▶ Task brief
In the entries below, which lines run from the one containing "for plate in" to the one containing "bpy.context.scene.collection.objects.link(empty)"? Copy exactly those lines, ends included, and no others.

▶ Material for the task
__________________________________________________
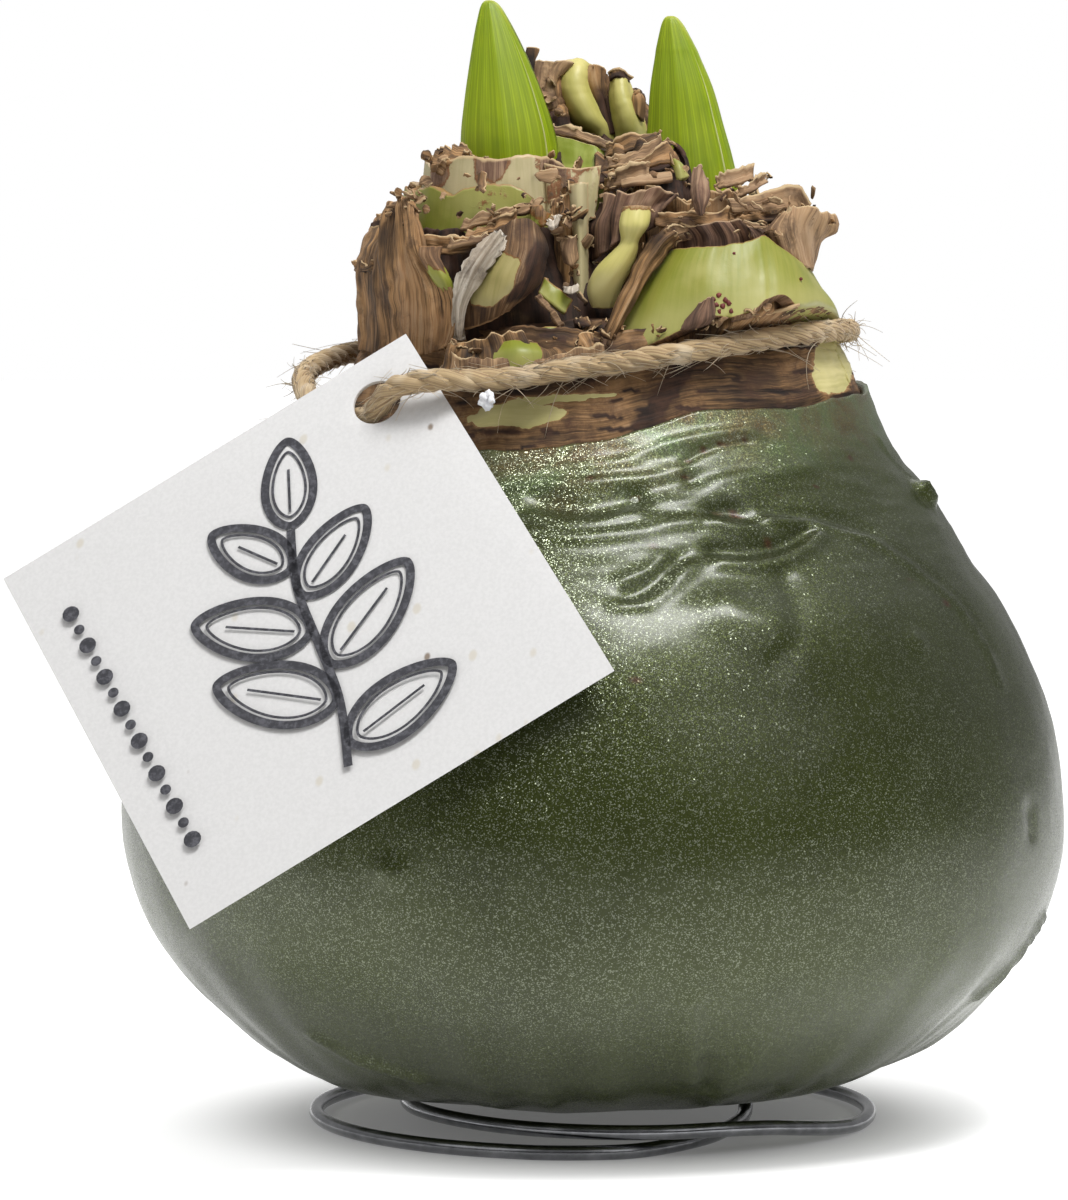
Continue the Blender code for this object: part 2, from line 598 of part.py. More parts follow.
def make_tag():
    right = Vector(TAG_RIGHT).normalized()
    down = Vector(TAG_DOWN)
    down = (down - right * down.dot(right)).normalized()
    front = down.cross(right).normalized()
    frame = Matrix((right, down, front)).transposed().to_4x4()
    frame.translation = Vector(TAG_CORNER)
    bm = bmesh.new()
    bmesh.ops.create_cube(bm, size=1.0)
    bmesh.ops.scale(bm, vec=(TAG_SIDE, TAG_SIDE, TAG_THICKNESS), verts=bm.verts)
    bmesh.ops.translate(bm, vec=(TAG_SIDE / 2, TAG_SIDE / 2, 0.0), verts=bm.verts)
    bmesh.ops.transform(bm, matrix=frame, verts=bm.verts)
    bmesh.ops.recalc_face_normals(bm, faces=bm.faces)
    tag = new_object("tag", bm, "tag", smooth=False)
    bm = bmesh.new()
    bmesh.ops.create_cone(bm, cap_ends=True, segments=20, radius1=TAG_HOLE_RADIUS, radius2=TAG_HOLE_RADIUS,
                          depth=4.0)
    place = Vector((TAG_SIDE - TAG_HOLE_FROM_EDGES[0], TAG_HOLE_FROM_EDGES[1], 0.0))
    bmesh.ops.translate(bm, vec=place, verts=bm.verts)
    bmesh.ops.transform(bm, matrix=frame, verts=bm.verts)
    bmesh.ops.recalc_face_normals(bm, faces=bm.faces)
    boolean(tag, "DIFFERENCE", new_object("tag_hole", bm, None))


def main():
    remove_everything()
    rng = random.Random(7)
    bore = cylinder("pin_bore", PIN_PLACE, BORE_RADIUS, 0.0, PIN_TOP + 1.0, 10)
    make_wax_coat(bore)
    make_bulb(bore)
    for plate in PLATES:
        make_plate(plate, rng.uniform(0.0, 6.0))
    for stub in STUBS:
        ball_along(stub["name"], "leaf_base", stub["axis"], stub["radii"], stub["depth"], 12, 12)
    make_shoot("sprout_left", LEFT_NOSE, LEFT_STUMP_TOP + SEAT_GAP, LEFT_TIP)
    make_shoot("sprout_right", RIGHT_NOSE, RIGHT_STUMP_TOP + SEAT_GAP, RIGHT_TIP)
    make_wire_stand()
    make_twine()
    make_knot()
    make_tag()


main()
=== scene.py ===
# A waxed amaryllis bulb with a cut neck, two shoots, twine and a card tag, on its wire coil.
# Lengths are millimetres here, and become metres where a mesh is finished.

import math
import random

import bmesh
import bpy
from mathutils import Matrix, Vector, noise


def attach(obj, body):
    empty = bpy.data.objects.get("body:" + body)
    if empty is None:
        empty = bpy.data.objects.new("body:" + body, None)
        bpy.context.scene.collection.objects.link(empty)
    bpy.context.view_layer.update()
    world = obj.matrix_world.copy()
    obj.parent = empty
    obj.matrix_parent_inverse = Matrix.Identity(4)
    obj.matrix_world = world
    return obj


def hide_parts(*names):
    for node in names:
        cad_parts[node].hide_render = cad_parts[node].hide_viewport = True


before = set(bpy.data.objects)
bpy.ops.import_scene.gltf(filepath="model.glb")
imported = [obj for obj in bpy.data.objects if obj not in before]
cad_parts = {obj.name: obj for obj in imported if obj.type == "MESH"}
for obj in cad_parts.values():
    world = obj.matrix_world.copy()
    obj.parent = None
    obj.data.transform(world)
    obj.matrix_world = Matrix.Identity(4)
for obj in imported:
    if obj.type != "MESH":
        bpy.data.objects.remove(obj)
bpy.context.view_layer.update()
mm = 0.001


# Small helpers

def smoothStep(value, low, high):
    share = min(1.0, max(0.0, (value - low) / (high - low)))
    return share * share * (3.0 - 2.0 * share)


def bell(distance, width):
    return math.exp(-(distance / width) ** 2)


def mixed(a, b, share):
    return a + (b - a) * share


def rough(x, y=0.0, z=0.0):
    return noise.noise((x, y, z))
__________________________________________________
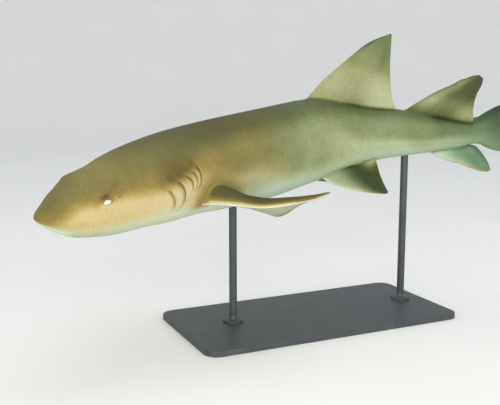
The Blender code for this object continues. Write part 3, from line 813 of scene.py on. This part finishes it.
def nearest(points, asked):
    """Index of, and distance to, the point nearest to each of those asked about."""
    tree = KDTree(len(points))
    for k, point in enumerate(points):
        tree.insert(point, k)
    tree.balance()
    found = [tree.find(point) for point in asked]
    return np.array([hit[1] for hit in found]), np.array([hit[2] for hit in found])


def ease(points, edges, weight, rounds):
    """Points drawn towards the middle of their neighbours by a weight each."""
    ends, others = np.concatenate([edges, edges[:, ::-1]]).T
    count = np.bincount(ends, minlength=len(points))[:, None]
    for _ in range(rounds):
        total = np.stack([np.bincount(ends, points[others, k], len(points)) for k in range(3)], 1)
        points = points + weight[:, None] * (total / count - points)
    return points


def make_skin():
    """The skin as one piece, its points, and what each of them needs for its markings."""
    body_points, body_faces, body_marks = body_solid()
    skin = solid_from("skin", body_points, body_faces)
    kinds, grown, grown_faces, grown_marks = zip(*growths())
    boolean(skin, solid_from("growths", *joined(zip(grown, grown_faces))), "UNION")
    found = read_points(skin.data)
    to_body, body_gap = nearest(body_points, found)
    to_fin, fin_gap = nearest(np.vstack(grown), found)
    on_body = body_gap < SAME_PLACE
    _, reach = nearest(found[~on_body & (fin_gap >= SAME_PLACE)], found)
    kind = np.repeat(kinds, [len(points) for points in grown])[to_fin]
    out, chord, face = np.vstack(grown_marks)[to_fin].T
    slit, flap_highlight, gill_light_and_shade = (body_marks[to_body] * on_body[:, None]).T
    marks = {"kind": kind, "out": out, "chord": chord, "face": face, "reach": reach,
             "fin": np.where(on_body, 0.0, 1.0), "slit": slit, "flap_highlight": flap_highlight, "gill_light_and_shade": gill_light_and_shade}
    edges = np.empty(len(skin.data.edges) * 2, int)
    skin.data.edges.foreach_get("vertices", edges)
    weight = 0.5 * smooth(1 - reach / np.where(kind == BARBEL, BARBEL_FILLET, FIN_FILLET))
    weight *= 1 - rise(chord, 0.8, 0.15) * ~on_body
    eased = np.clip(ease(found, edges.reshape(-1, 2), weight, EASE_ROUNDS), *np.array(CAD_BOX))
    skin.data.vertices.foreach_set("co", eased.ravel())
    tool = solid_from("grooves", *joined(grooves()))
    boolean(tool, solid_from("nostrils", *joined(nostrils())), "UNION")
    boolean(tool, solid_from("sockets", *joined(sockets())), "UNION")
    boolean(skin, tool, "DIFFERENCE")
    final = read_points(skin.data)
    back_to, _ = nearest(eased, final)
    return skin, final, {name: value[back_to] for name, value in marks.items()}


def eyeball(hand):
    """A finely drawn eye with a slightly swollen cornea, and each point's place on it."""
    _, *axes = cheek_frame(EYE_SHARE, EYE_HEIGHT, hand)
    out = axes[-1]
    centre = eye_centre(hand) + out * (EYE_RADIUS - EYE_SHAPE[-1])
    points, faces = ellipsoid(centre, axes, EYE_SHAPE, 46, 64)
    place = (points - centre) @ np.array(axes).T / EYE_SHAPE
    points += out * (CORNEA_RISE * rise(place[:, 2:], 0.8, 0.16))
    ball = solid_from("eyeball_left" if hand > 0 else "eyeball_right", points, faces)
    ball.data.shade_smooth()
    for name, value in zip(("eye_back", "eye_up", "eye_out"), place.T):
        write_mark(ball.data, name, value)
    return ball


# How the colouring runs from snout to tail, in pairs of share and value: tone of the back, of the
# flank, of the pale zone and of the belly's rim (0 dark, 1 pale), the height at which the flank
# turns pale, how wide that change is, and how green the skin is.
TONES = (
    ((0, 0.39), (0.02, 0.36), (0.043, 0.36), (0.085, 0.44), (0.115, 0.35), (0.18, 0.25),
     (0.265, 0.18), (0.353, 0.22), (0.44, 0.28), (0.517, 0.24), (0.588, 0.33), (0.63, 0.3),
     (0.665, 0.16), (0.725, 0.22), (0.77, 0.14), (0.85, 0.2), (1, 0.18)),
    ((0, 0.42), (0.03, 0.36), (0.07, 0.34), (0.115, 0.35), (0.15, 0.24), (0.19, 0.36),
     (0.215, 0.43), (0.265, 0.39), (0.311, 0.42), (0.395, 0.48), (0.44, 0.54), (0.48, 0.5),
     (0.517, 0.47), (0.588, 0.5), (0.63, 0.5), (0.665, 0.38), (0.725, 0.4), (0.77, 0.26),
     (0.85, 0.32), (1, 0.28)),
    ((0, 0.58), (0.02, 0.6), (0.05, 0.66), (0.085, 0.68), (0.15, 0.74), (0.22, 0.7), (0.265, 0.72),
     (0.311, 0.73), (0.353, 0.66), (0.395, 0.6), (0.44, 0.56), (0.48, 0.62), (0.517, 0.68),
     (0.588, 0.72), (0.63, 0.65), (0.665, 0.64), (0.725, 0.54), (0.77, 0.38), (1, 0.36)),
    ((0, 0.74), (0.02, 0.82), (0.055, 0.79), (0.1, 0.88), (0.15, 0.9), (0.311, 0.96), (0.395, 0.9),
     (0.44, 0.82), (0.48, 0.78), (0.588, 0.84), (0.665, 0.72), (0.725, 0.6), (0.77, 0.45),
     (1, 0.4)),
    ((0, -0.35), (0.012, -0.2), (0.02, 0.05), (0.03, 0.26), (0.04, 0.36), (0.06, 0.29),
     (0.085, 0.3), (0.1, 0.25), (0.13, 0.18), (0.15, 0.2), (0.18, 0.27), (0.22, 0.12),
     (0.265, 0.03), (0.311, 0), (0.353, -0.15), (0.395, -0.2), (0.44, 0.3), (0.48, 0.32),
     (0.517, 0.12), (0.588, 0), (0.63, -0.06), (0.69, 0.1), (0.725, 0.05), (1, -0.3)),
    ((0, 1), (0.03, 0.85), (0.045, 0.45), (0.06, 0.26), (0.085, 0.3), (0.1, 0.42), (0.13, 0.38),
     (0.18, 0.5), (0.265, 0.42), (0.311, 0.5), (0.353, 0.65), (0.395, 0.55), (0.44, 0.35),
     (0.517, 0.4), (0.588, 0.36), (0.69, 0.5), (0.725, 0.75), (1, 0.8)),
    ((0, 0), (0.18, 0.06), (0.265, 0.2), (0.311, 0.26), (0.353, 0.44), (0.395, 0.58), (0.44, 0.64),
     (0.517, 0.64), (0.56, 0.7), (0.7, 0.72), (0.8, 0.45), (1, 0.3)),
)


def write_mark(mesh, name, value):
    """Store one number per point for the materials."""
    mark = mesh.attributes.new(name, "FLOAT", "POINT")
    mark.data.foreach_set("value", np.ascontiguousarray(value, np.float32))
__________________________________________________
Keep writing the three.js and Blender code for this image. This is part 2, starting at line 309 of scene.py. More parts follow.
__________________________________________________
▶ Problem solution
    for plate in PLATES:
        make_plate(plate, rng.uniform(0.0, 6.0))
    for stub in STUBS:
        ball_along(stub["name"], "leaf_base", stub["axis"], stub["radii"], stub["depth"], 12, 12)
    make_shoot("sprout_left", LEFT_NOSE, LEFT_STUMP_TOP + SEAT_GAP, LEFT_TIP)
    make_shoot("sprout_right", RIGHT_NOSE, RIGHT_STUMP_TOP + SEAT_GAP, RIGHT_TIP)
    make_wire_stand()
    make_twine()
    make_knot()
    make_tag()


main()
=== scene.py ===
# A waxed amaryllis bulb with a cut neck, two shoots, twine and a card tag, on its wire coil.
# Lengths are millimetres here, and become metres where a mesh is finished.

import math
import random

import bmesh
import bpy
from mathutils import Matrix, Vector, noise


def attach(obj, body):
    empty = bpy.data.objects.get("body:" + body)
    if empty is None:
        empty = bpy.data.objects.new("body:" + body, None)
        bpy.context.scene.collection.objects.link(empty)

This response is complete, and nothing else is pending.